The state’s voters are a moody lot – particularly the independents.

Since 2004, the state has shifted blue, electing that year Sen. Ken Salazar, and then two years later Democrat Gov. Bill Ritter. In 2008, the state rode the national wave and turned out for both President Obama and Sen. Mark Udall, who won by 10 percentage points, or about 225,000 votes.

In many ways, Buck’s bid to become the state’s next senator was highly flawed since Aug. 10. He changed a number of positions he took to win the Republican primary — his support of the Personhood Amendment, the consumption tax, supporting a Constitutional Amendment to ban abortion and using an abortion litmus test for federal appointments.

He was gaffe-prone during debates. Twice, once in Denver and once in Washington, D.C., Buck said he wanted to “grow government” instead of “grow business.” He also repeated an earlier statement that a woman whose rape case he didn’t prosecute in 2006 had “buyer’s remorse and during Meet the Press, he compared the roots of homosexuality to alcoholism.

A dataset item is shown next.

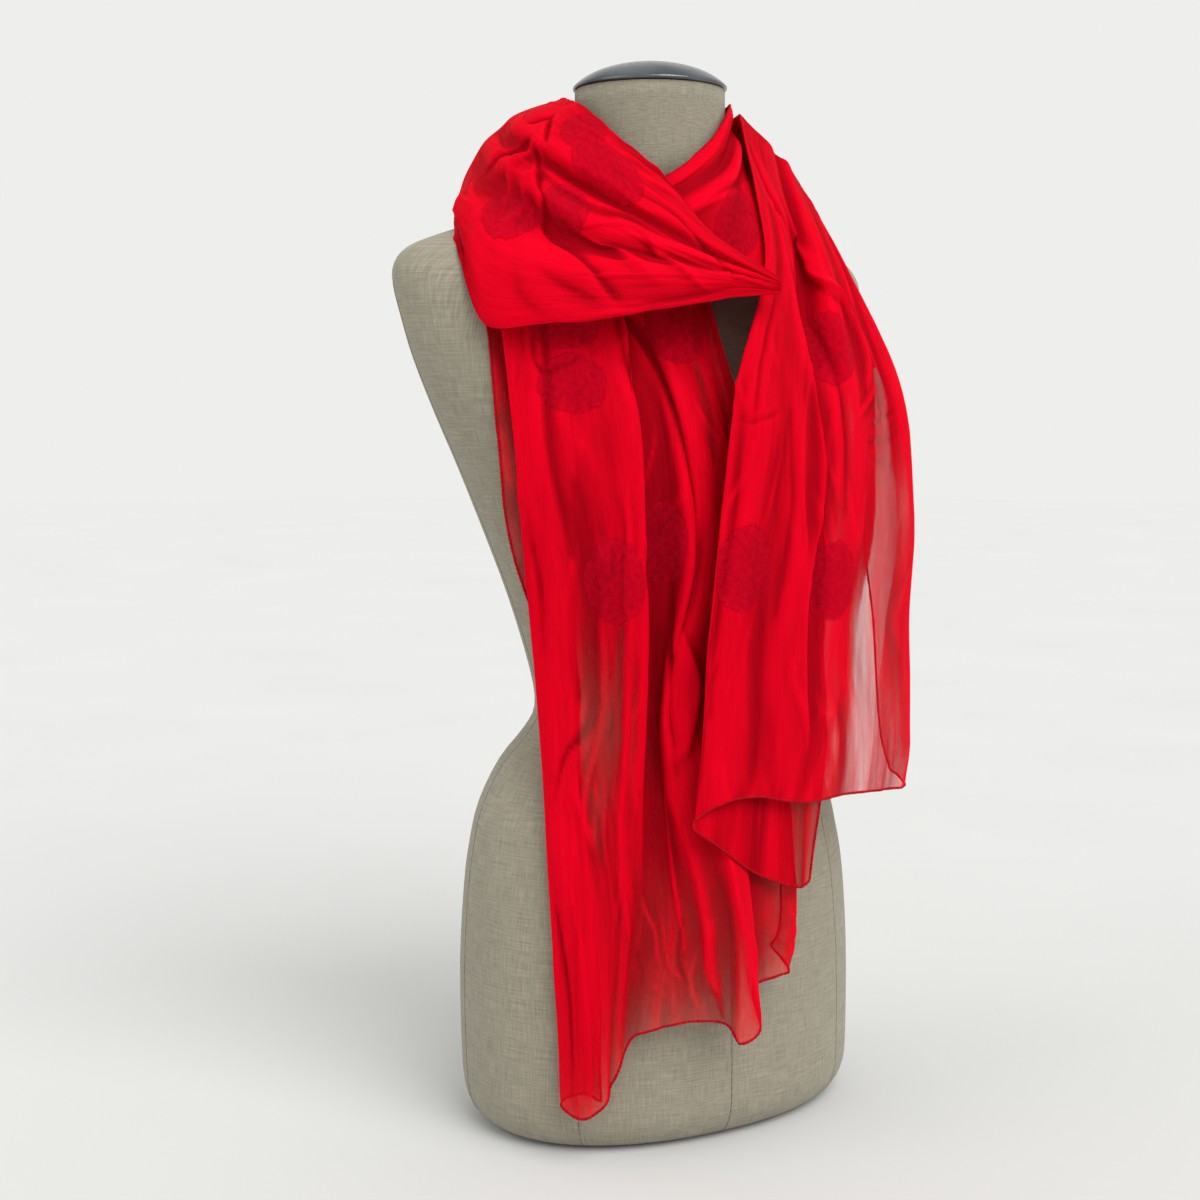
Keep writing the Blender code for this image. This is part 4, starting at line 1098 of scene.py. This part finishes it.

Bennet also played up women’s issues, convinced he could sway independent suburban voters deciding late in the campaign. Surrogates touted Bennet as “Mr. Education” to suburban and Hispanic audiences. The tactic left Bennet vulnerable to charges he was ignoring jobs and the economy, but Colorado Democrats stayed closer, later, than in most nationally-known races.

Bennet’s cerebral approach to the campaign trail didn’t always connect with voters. His lament that America had $13.5 trillion in federal debt “with nothing to show for it” was downbeat and complicated, without offering details on how he would reverse it.

But Bennet stuck to his stump speeches and town hall themes for better and worse, largely avoiding the gaffes that plagued Buck.